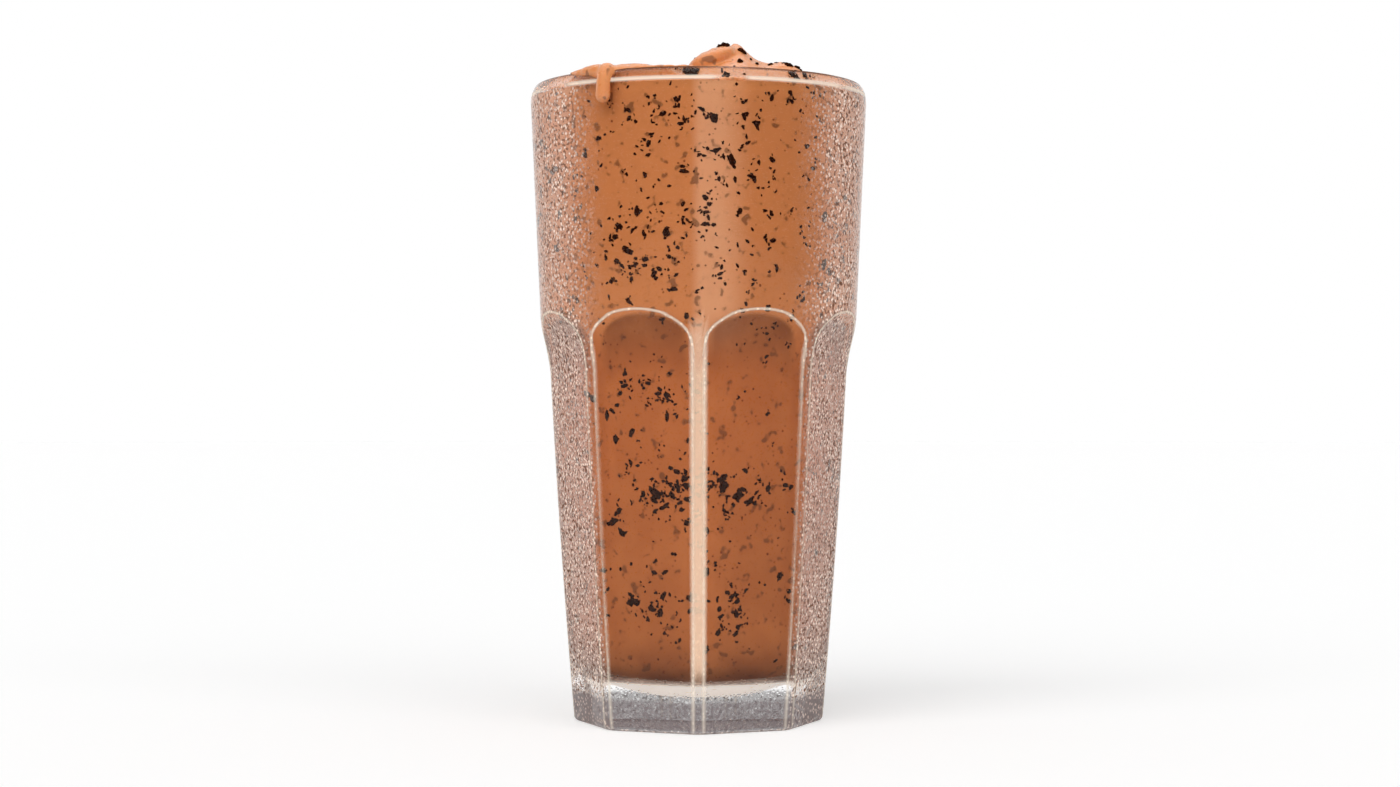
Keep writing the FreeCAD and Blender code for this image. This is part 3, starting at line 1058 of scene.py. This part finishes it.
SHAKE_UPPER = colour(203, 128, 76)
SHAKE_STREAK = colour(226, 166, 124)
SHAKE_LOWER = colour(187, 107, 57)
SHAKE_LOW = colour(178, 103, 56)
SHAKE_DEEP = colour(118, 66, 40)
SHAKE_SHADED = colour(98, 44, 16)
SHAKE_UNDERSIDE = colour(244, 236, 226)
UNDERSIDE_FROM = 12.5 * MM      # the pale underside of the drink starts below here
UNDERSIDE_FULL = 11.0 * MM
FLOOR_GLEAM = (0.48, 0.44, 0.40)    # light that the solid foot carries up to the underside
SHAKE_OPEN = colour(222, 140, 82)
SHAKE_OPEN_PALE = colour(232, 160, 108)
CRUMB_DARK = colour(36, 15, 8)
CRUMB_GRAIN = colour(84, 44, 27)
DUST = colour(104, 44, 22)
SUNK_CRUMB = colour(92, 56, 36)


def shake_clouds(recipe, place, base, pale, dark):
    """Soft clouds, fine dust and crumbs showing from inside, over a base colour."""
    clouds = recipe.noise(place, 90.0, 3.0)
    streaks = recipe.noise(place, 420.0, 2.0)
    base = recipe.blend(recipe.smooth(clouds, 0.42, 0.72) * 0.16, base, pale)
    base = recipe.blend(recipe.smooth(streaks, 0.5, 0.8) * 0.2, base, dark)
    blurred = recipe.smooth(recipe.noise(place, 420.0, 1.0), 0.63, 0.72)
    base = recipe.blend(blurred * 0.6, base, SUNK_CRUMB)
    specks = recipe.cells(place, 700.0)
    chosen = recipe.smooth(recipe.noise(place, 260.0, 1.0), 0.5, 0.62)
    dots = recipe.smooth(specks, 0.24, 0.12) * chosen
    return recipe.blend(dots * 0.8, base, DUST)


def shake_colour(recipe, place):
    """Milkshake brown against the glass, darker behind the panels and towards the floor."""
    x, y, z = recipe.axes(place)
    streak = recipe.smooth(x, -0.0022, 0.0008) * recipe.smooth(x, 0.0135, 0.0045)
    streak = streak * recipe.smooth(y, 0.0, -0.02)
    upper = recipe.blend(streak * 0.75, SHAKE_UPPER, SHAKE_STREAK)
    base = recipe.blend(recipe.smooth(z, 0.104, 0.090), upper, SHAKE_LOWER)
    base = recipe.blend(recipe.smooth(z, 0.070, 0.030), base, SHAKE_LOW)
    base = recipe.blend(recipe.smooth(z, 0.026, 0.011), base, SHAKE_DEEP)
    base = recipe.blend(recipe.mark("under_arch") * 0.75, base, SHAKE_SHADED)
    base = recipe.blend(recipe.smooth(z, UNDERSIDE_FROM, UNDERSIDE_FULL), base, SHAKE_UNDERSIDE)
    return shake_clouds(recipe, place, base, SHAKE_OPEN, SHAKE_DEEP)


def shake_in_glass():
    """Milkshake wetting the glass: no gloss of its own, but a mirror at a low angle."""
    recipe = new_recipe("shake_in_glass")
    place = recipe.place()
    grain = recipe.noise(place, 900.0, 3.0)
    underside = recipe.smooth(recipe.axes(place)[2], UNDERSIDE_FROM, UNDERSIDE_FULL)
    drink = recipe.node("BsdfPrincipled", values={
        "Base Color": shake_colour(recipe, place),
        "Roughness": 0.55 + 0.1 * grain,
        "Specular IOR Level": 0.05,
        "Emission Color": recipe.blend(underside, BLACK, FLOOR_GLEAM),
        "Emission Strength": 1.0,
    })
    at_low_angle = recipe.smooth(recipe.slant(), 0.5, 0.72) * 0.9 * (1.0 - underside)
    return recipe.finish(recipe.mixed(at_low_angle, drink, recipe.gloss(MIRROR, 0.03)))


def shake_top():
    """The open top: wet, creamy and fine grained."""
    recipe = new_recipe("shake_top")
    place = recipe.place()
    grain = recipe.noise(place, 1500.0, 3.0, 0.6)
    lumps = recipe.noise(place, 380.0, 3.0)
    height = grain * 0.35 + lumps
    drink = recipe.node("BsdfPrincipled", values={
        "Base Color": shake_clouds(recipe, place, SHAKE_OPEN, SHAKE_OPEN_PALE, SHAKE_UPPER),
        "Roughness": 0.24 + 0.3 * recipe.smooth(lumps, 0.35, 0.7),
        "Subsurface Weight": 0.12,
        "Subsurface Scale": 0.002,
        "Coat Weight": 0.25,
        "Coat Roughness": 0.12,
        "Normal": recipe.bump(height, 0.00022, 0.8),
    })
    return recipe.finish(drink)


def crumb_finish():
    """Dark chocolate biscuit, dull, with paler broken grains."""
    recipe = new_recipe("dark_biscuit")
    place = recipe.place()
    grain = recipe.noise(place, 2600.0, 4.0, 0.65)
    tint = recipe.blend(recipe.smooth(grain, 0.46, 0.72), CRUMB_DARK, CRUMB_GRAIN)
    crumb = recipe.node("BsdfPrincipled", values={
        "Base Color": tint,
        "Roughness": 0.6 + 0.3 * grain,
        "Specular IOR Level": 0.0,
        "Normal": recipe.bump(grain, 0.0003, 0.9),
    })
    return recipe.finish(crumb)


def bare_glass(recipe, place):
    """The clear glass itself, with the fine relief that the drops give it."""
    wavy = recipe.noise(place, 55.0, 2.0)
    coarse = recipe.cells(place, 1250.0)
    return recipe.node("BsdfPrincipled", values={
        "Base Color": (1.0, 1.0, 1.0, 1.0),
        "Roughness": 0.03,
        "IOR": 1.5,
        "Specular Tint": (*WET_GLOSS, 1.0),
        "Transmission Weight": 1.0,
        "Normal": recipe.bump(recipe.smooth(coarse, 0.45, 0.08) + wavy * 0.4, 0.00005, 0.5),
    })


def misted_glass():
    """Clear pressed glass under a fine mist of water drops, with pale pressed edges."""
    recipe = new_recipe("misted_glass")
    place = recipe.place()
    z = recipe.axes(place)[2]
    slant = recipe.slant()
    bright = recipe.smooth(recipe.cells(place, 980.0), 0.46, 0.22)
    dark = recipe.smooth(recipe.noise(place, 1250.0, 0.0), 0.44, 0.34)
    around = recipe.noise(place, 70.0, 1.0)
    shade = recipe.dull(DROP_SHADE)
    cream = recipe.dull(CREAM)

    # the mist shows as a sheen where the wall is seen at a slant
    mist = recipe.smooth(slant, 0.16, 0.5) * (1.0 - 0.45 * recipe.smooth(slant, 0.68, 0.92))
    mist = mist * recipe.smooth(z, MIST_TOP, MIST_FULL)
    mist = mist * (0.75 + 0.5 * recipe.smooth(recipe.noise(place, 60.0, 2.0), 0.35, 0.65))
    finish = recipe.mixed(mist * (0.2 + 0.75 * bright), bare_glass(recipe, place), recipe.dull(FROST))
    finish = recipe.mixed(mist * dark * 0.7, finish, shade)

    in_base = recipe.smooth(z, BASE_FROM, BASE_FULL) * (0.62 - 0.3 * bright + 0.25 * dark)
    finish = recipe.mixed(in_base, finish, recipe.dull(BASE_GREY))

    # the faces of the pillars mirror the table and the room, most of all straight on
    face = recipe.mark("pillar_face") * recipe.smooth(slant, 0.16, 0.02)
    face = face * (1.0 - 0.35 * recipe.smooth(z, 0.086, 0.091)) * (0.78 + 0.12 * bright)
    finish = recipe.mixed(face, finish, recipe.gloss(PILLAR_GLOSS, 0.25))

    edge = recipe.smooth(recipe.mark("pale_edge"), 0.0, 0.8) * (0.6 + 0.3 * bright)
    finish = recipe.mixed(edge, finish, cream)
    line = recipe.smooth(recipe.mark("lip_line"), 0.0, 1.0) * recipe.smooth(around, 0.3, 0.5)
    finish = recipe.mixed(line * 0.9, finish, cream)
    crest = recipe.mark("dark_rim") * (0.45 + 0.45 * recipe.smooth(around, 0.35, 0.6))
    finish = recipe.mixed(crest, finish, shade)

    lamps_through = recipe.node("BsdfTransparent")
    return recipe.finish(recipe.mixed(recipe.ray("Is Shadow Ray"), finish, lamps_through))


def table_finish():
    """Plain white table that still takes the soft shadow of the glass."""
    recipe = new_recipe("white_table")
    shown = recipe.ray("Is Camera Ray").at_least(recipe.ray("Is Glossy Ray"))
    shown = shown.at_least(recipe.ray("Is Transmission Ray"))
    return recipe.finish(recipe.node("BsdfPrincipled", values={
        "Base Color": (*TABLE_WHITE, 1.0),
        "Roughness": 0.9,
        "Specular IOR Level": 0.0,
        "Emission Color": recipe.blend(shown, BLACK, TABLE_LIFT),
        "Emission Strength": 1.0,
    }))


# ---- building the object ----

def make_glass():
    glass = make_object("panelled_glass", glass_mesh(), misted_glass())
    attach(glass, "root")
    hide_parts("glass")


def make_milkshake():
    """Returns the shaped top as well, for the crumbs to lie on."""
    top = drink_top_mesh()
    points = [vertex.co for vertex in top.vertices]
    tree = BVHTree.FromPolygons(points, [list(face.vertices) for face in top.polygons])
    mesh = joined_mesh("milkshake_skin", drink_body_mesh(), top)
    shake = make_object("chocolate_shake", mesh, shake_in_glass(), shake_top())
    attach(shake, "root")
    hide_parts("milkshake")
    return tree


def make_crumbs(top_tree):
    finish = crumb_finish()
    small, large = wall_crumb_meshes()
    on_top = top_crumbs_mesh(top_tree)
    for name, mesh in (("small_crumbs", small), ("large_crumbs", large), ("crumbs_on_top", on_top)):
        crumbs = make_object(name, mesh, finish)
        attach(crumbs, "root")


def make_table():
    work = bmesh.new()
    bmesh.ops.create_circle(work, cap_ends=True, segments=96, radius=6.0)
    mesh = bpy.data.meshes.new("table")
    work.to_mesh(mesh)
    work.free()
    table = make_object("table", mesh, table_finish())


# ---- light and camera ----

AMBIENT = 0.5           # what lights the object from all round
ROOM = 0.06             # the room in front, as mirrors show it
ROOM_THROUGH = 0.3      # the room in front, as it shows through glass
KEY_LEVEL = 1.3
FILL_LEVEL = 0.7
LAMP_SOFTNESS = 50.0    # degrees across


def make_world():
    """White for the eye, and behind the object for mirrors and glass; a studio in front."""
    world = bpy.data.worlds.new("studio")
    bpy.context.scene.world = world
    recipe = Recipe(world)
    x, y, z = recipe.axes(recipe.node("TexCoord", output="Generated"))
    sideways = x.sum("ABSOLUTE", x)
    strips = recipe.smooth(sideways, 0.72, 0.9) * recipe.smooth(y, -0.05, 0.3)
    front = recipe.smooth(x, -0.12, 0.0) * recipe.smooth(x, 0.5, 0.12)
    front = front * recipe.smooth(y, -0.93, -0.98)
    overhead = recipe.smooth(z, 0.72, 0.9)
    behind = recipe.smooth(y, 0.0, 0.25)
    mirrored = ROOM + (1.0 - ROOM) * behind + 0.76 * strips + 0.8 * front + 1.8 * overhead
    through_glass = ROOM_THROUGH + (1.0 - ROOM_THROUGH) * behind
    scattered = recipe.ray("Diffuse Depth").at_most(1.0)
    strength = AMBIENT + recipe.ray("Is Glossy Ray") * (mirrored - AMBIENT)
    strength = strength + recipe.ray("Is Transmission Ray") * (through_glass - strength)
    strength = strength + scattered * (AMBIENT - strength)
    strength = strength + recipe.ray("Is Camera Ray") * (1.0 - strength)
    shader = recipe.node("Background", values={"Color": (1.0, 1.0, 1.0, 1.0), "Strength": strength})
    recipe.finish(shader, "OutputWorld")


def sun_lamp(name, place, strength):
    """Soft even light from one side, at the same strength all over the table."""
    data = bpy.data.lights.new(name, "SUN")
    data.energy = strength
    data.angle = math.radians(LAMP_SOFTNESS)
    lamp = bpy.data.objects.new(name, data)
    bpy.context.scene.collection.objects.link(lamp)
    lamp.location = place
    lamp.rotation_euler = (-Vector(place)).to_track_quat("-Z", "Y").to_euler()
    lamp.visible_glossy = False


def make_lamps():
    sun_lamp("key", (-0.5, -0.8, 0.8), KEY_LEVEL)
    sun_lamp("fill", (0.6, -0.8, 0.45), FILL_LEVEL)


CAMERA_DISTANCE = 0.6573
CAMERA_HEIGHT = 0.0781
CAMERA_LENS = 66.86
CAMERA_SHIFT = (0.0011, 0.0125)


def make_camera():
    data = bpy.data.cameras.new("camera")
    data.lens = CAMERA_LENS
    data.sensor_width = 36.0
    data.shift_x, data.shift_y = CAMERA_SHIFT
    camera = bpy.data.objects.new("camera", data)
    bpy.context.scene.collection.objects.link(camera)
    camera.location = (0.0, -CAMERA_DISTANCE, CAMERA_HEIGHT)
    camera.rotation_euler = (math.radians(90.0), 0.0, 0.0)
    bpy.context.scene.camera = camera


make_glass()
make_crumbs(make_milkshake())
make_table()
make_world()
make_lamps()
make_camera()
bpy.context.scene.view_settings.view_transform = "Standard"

_Task instructions_
Return only the lines from the beginning of the material up to and including the line with "SUNK_CRUMB = colour(92, 56, 36)", exactly as written.

_Right answer_
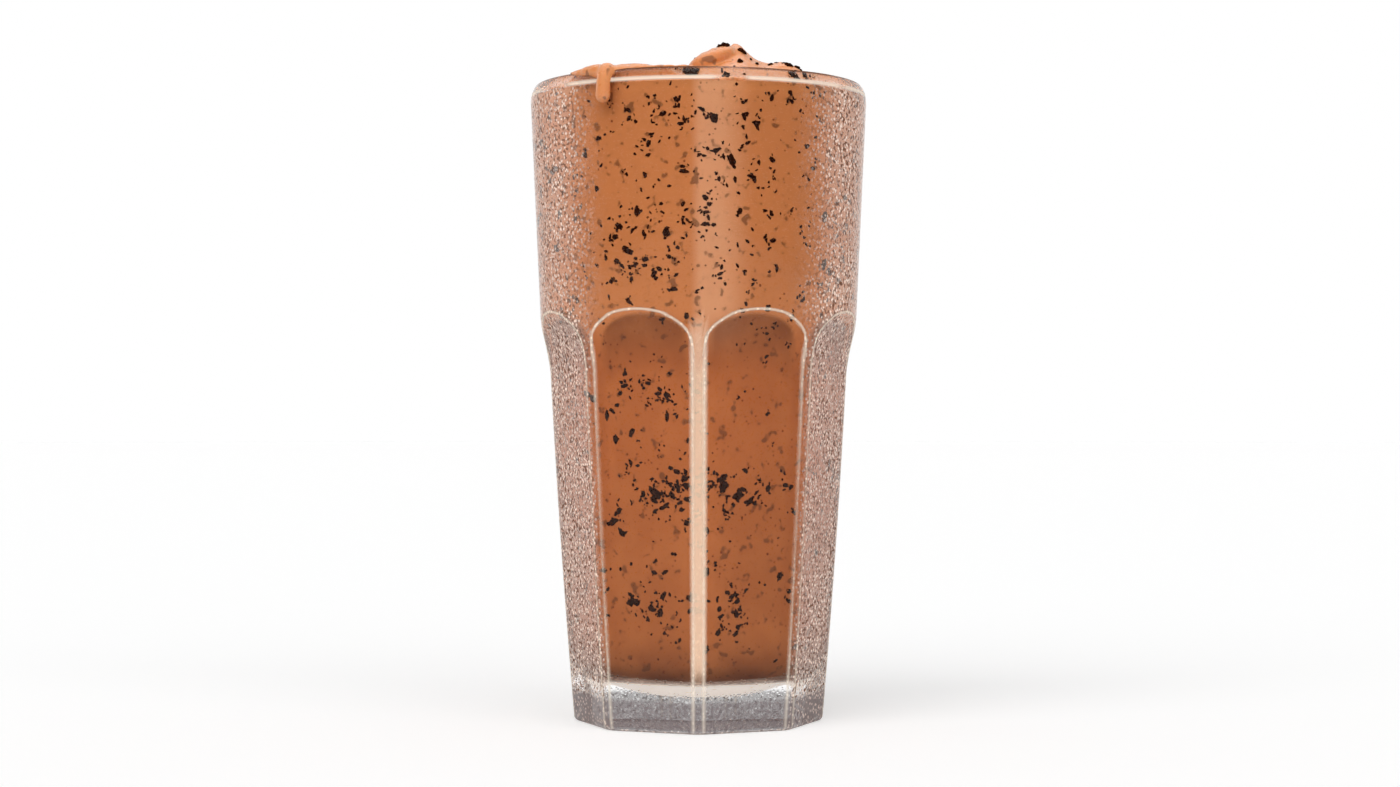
Keep writing the FreeCAD and Blender code for this image. This is part 3, starting at line 1058 of scene.py. This part finishes it.
SHAKE_UPPER = colour(203, 128, 76)
SHAKE_STREAK = colour(226, 166, 124)
SHAKE_LOWER = colour(187, 107, 57)
SHAKE_LOW = colour(178, 103, 56)
SHAKE_DEEP = colour(118, 66, 40)
SHAKE_SHADED = colour(98, 44, 16)
SHAKE_UNDERSIDE = colour(244, 236, 226)
UNDERSIDE_FROM = 12.5 * MM      # the pale underside of the drink starts below here
UNDERSIDE_FULL = 11.0 * MM
FLOOR_GLEAM = (0.48, 0.44, 0.40)    # light that the solid foot carries up to the underside
SHAKE_OPEN = colour(222, 140, 82)
SHAKE_OPEN_PALE = colour(232, 160, 108)
CRUMB_DARK = colour(36, 15, 8)
CRUMB_GRAIN = colour(84, 44, 27)
DUST = colour(104, 44, 22)
SUNK_CRUMB = colour(92, 56, 36)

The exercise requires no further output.